• TASK PROMPT
Print, without altering anything, the lines from the one that holds "Model this object" to the one that holds "from FreeCAD import Vector", inclusive. No other lines belong in the output.
---*---
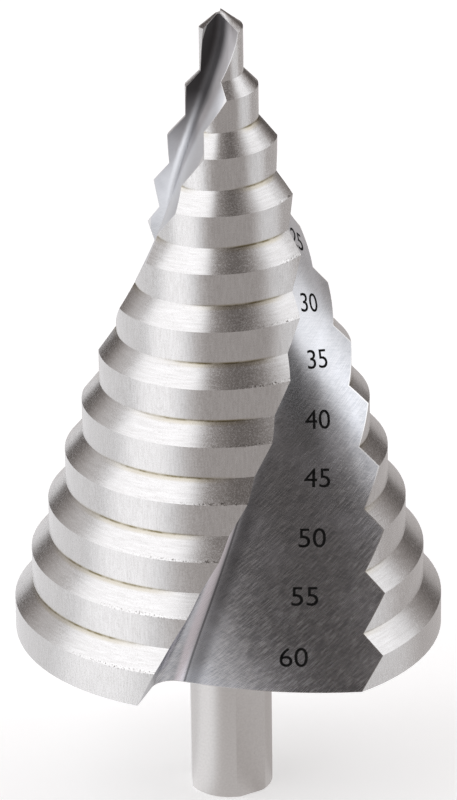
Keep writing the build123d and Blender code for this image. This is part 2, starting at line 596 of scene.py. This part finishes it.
# %% [markdown]
# ## Turned steel
# The lands have a satin grain with faint streaks along the axis, and the shoulders have rings round it. Each
# inner corner keeps a broken brown stain with a paler halo. Near the cutting edge, each outer corner has
# bright specks and dark pits. All of them follow one phase, the height over a step's outer corner, so that
# one shader serves all eleven steps.

# %% Turned steel: grain
TURNED_COLOUR = (0.70, 0.695, 0.69)
TURNED_DARK = (0.53, 0.52, 0.51)
TURNED_ANISOTROPY = 0.65
GRAIN_SHARE = 0.6
TONE_SPREAD = (0.34, 0.62)
BELOW_CORNER = 1.0
STEPS_TOP = PILOT_HEIGHT - 2
STEPS_SOFTNESS = 0.2
SHOULDER_SOFTNESS = 0.1

turned_steel, shader, tree = steel("turned_steel", TURNED_COLOUR, 0.25, TURNED_ANISOTROPY)
axis = group_outputs(tree, roundabout)
grain = marks_at(tree, axis["Place"], across=4.2, along=3.6)
streaks = marks_at(tree, axis["Place"], across=4.5, along=0.5)
rings = marks_at(tree, axis["Place"], across=0.35, along=4.5)
phase = math_node(tree, "SUBTRACT", axis["Height"], RIM_HEIGHT)
phase = math_node(tree, "WRAP", phase, STEP_PITCH - BELOW_CORNER, -BELOW_CORNER)
on_steps = soft_range(tree, axis["Height"], RIM_HEIGHT - BELOW_CORNER, STEPS_TOP, STEPS_SOFTNESS)
on_shoulder = product(tree, soft_range(tree, phase, 0, SHOULDER_HEIGHT, SHOULDER_SOFTNESS), on_steps)
lines = mix(tree, "FLOAT", on_shoulder, streaks, rings)
tone = math_node(tree, "MULTIPLY_ADD", lines, 1 - GRAIN_SHARE, product(tree, grain, GRAIN_SHARE))
colour = mix(tree, "RGBA", ramp(tree, tone, *TONE_SPREAD), TURNED_DARK, TURNED_COLOUR)
print("grain and streaks in", len(tree.nodes), "nodes")

# %% Turned steel: stains
CORNER_COLOUR = (0.14, 0.11, 0.04)
HALO_COLOUR = (0.42, 0.36, 0.22)
HALO_STRENGTH = 0.45
STAIN_STRENGTH = (0.38, 0.88)
PATCH_SPREAD = (0.42, 0.58)
STAIN_LAG = {"low": 0.22, "high": 0.86, "softness": 0.14}
INNER_CORNER = {"low": SHOULDER_HEIGHT - 0.1, "high": SHOULDER_HEIGHT + 0.14, "softness": 0.1}
ROUND_CORNER = {"low": SHOULDER_HEIGHT - 0.45, "high": SHOULDER_HEIGHT + 0.2, "softness": 0.2}

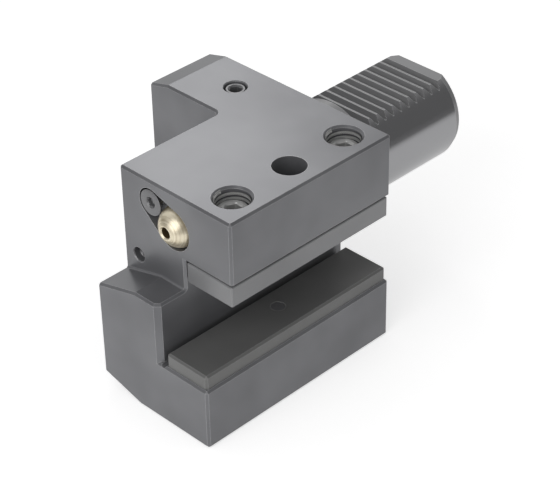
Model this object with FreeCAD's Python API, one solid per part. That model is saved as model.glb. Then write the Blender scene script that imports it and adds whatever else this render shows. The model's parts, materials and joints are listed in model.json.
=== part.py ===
import FreeCAD, Part
import math
import os

from FreeCAD import Vector

# Turret tool holder with a cylindrical serrated shank and a side slot for a square-shank turning tool.
# Millimetres. The origin lies on the shank's axis, in the face that seats on the turret.
# +Y runs along the shank, away from the body. +X points out of the slot. +Z points to the serrated flat.

# Shank
SHANK_R = 20.0
SHANK_LENGTH = 63.0
LEAD_LENGTH = 2.6
LEAD_DROP = 1.0
FLAT_HEIGHT = 16.0
FLAT_START = 17.0
TOOTH_PITCH = 4.0
TOOTH_GAPS = 10
TOOTH_DEPTH = 2.3
TOOTH_LAND = 0.9
TOOTH_FLANK_ANGLE = 30.0
FIRST_GAP = 20.8
CENTRE_MOUTH_R = 2.6
CENTRE_DRILL_R = 1.3
CENTRE_DRILL_DEPTH = 0.3

# Flange and arm
TOP = 32.5
BOTTOM = 48.0
SIDE = 42.5
FLANGE_THICKNESS = 28.5
FLANGE_FACET = 9.0
ARM_LEFT = 8.0
BLOCK_REACH = 72.5
JAW_REACH = 85.0
SHOULDER_DROP = 2.3
SHOULDER_KNEE = 10.0
UNDERSIDE_KNEE = 9.6
FACET_ANGLE = 15.0
ARM_FILLET = 2.5
SHOULDER_FILLET = 0.8
SLOT_CORNER = 1.8
EDGE = 0.8
SHARP_CORNER = 50.0

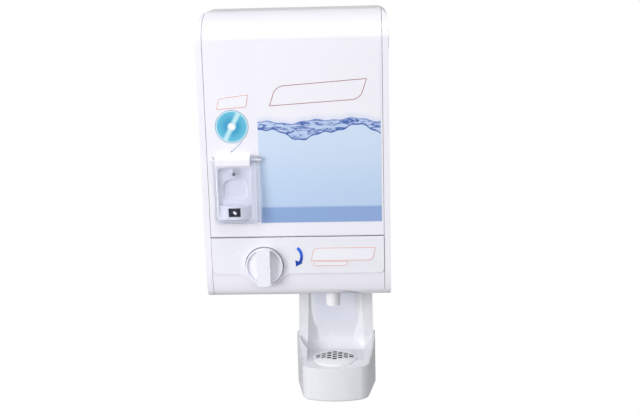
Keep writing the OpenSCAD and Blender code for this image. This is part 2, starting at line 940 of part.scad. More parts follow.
---*---
• COMPLETED EXERCISE
Model this object with FreeCAD's Python API, one solid per part. That model is saved as model.glb. Then write the Blender scene script that imports it and adds whatever else this render shows. The model's parts, materials and joints are listed in model.json.
=== part.py ===
import FreeCAD, Part
import math
import os

from FreeCAD import Vector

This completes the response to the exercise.